- Born: July 1647 Paris, Kingdom of France
- Died: 4 May 1723 (aged 75) Geneva, Republic of Geneva
- Education: College of Sorbonne (M.A., 1663)
- Notable work: On the Equality of the Two Sexes On the Education of Women On the Excellence of the Men
- Spouse: Marie Ravier ​(m. 1690)​

= François Poullain de la Barre =

French philosopher (1647–1723)

François Poullain de la Barre (/fr/; July 1647 – 4 May 1723) was an author, Catholic priest, and a Cartesian philosopher.

==Life==
François Poullain de la Barre was born during July 1647 in Paris, France, to a family with judicial nobility. He added "de la Barre" to his name later in life. After graduation in 1663 with a master of arts, he spent three years at the College of Sorbonne where he studied theology. In 1679, he became an ordained Catholic priest. From 1679 to 1688, he led two modest parishes, Versigny and La Flamengrie, in Picardy in northern France.

In 1688, the Catholic Church was critical of Cartesianism, a philosophy that he had embraced early in his career, causing Poullain de la Barre to leave the priesthood and Picardy. Initially, he returned to Paris. By 1689, he had moved to Geneva where he converted to Calvinism, a branch of Protestantism. The following year, he married Marie Ravier. After a year as a tutor, he took a position teaching at a local Genevan university. After the Edict of Fontainebleau revoked the Edict of Nantes, he was exiled in the Republic of Geneva, where he obtained citizenship (bourgeoisie) in 1716. He spent the remainder of his life in Geneva, where he died on 4 May 1723.

== Work ==
During a physiology conference in 1667, a friend of Poullain de la Barre introduced him to Cartesianism, the philosophy of René Descartes. Poullain de la Barre later adopted the philosophy and applied Cartesian principles to feminist thought. He wrote many texts of social philosophy that denounced injustice against women and their social inequality. He opposed the discrimination women experienced and championed social equality between women and men.

Six years after his introduction to Cartesianism, Poullain de la Barre published a three part series on the condition of women. In 1673, he published On the Equality of the Two Sexes: A Physical and Moral Discourse, Which Shows That it is Important to Rid Oneself of Prejudice, which argues that the difference between men and women goes beyond the body, but is in the "constitution of the body". He rejected the idea that the minds of men and women differ, historically proclaiming "the mind has no sex". In claiming sexual difference lies in part through the "constitution of the body", Poullain de la Barre argued the unequal treatment that women experience in religious and educational instruction, and the effects of the environment, create a perceived apparent innate difference between the sexes. In his assessment, this does not have a natural basis, it is not essential, nor is it innate, but proceeds from cultural prejudice, and can be understood as social constructionism. Poullain de la Barre advocated for equal education of women, emphasizing that women should receive a true and quality education. He also asserted that all careers, including scientific ones, should be open to them.

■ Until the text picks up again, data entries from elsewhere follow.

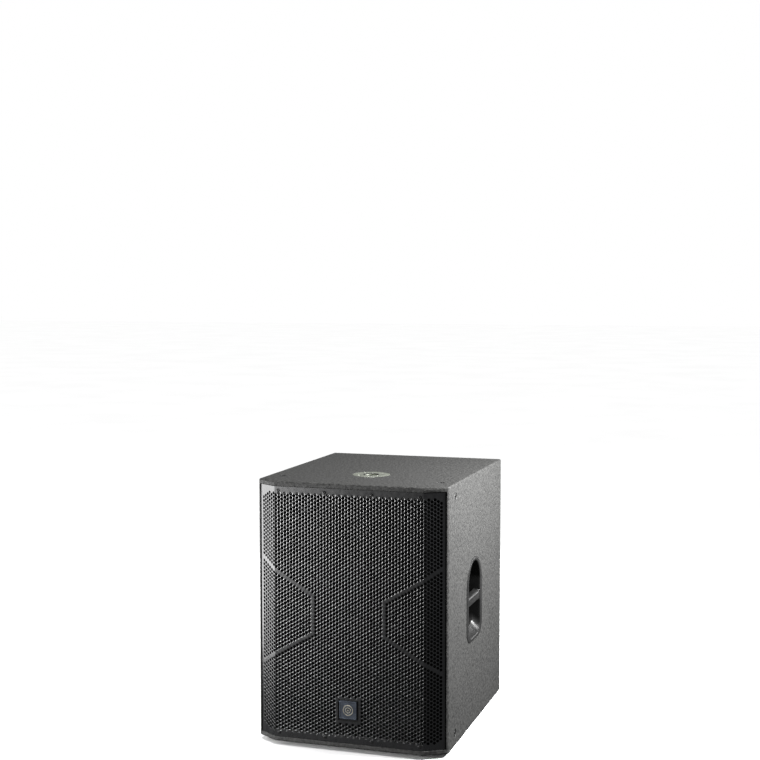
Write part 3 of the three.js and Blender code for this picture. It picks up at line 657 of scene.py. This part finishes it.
class GrilleSheet:
    """The outer skin of the folded, perforated sheet, with the badge's hole."""

    def __init__(self):
        half = grille_profile()
        self.lines = [(-x, y) for x, y in reversed(half[1:])] + half
        self.middle_line = len(half) - 1
        middle_z = (GRILLE_LOW.z + GRILLE_HIGH.z) / 2 + HOLES_RAISED
        reach = TOP_ROW + 1
        rows = [middle_z + m * ROW_PITCH / 2 for m in range(-reach, reach + 1)]
        self.heights = [GRILLE_LOW.z, *rows, GRILLE_HIGH.z]
        self.middle_row = reach + 1
        self.verts = []
        self.faces = []

    def at(self, i, k):
        """Index of the point on a line at a height."""
        return i * len(self.heights) + k

    def add_points(self):
        """The points of every line. Between holes the lines lean to and fro, which leaves hexagons."""
        for i, (x, y) in enumerate(self.lines):
            offset = i - self.middle_line
            straight = abs(offset) >= HOLE_COLUMNS or abs(offset) == COLUMNS_BEFORE_FOLD
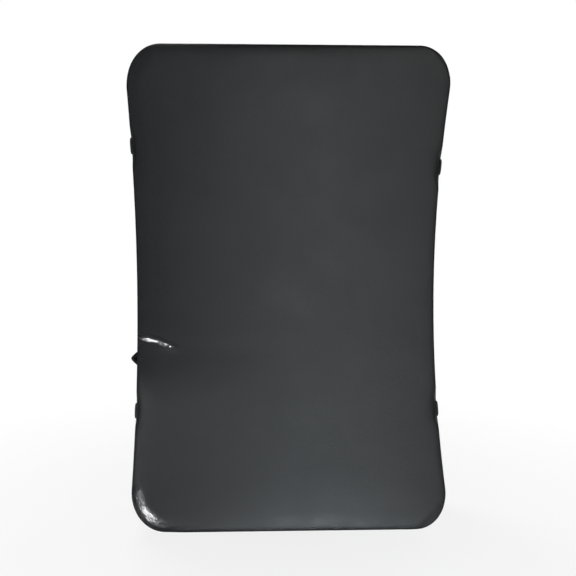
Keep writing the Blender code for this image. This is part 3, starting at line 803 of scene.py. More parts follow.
def paint(made, name, value_at):
    """Store how worn or polished each point is, from 0 to 1, for the leather."""
    layer = made.data.attributes.new(name, "FLOAT", "POINT")
    layer.data.foreach_set("value", [value_at(vertex.co) for vertex in made.data.vertices])


def finish_skin(name, work, inside, finish, node, reach):
    """Make a padded skin a piece: worn along its rim, turned away from a point inside, and thick."""
    def wear(place):
        return 0.5 * (1 - smooth_step(COVER_SHEET.edge_distance(place.x, place.z), 0.002, reach))

    face_outwards(work, inside)
    skin = piece(name, smooth_mesh(work, 80), finish, nodes=[node])
    paint(skin, "wear", wear)
    solidify(skin)
    return skin


# ---------------------------------------------------------------- strike face

CREASE_ROWS = spaced(-0.092, -0.046, 0.0009)
CREASE_START, CREASE_END = -0.1925, -0.1440
CREASE_HEIGHT = -0.0578
STEEP_RUN = 0.055
FOLD_DEPTH = 0.0025
FOLD_LIP = 0.0016
TAIL_DEPTH = 0.0018


def crease_height(x):
    """Height of the crease, which runs in from the left seam and slopes down a little."""
    run = x - CREASE_START
    fall = 0.33 * min(run, STEEP_RUN) + 0.06 * max(0.0, run - STEEP_RUN)
    return CREASE_HEIGHT - fall + 0.0005 * ripple(x, scale=90, seed=61)


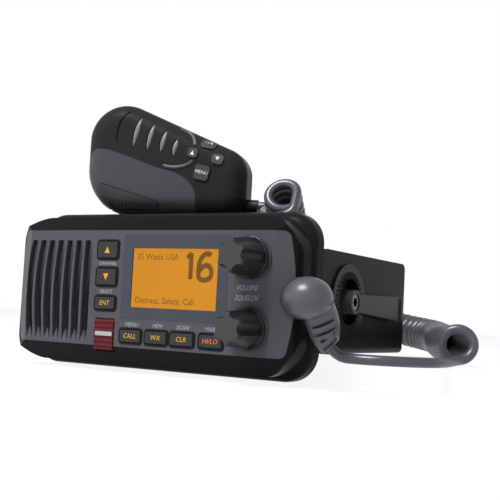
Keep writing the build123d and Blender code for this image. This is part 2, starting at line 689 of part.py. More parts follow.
def antenna_socket():
    """Bare coaxial socket on the back: square flange, threaded barrel and centre contact."""
    z = sum(SOCKET_Z) / 2
    flange_y = FINS_BACK + FLANGE_T
    socket = block(grown((ANTENNA_X, ANTENNA_X), FLANGE_W / 2), (FINS_BACK, flange_y),
                   grown((z, z), FLANGE_W / 2), KEY_R)
    socket += rod_y(ANTENNA_X, z, BARREL_R, FINS_BACK, FINS_BACK + BARREL_L)
    socket -= rod_y(ANTENNA_X, z, BARREL_BORE_R, flange_y, FINS_BACK + BARREL_L + LAP)
    return socket + rod_y(ANTENNA_X, z, CONTACT_R, flange_y - LAP, FINS_BACK + BARREL_L - LAP)


def power_inlet():
    """Bare power inlet on the back: a flanged plastic socket with two pins."""
    z = sum(SOCKET_Z) / 2
    x, z = grown((POWER_X, POWER_X), INLET_W / 2), grown((z, z), INLET_H / 2)
    shell = block(x, (FINS_BACK, FINS_BACK + INLET_L), z, INLET_WALL)
    shell -= block(grown(x, -INLET_WALL), (FINS_BACK + INLET_WALL, FINS_BACK + INLET_L + LAP),
                   grown(z, -INLET_WALL), KEY_R)
    return shell + [rod_y(POWER_X + dx, sum(z) / 2, INLET_PIN_R, FINS_BACK + LAP,
                          FINS_BACK + INLET_PIN_L) for dx in (-INLET_W / 6, INLET_W / 6)]


def pivot_inserts():
    """Threaded brass inserts, cast into the sides of the chassis at the pivot."""
    half = CHASSIS_W / 2
    one = rod_x(PIVOT_Y, PIVOT_Z, INSERT_R, half - INSERT_L, half + BOSS_H)
    one -= rod_x(PIVOT_Y, PIVOT_Z, SCREW_R + FIT, half - INSERT_L + INSERT_FLOOR,
                 half + BOSS_H + LAP)
    return [one, mirrored(one)]


# ---------------------------------------------------------------- bracket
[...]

In 1674, he published On the Education of Ladies: To Guide the Mind in Sciences and Morals, continuing his reflection on the education of women, but using Socratic dialogue in his thesis. He addresses the historical constrains of the time. In 1675, François Poullain de la Barre published the third in his series, On the Excellence of Men: Against the Equality of the Sexes". The title was sarcastic, instead the work is a rebuttal of those opposed to gender equality.

== Responses and critiques ==
Opinions about Poullain de la Barre's place in the history of feminism vary considerably, but his theories have often been used by others, such as Jean-Jacques Rousseau. Pierre Bayle has advanced the theory that Poullain may have refuted his own thesis because he felt threatened, but the arguments antifeminists advanced are doubtful of this refutation.

Simone de Beauvoir includes a quotation from Poullain de la Barre in an epigraph to The Second Sex in 1949: "All that has been written about women by men should be suspect, for the men are at once judge and party."

== Works ==
- De l’Éducation des dames pour la conduite de l’esprit dans les sciences et dans les mœurs, Paris, J. Du Puis, 1674
- De l’Excellence des hommes contre l’égalité des sexes, Paris, J. Du Puis, 1675
- De l’Égalité des deux sexes, discours physique et moral où l’on voit l’importance de se défaire des préjugez, Paris, J. Du Puis, 1676
- De l’Égalité des deux sexes, discours physique et moral où l’on voit l’importance de se défaire des préjugez, 2nd edition, Paris, 1679 (annotated transcript in modern French spelling)
- La Doctrine des protestans sur la liberté de lire l’Ecriture sainte, le service divin en langue entenduë, l’invocation des saints, le sacrement de l’Eucharistie, Genève, 1720.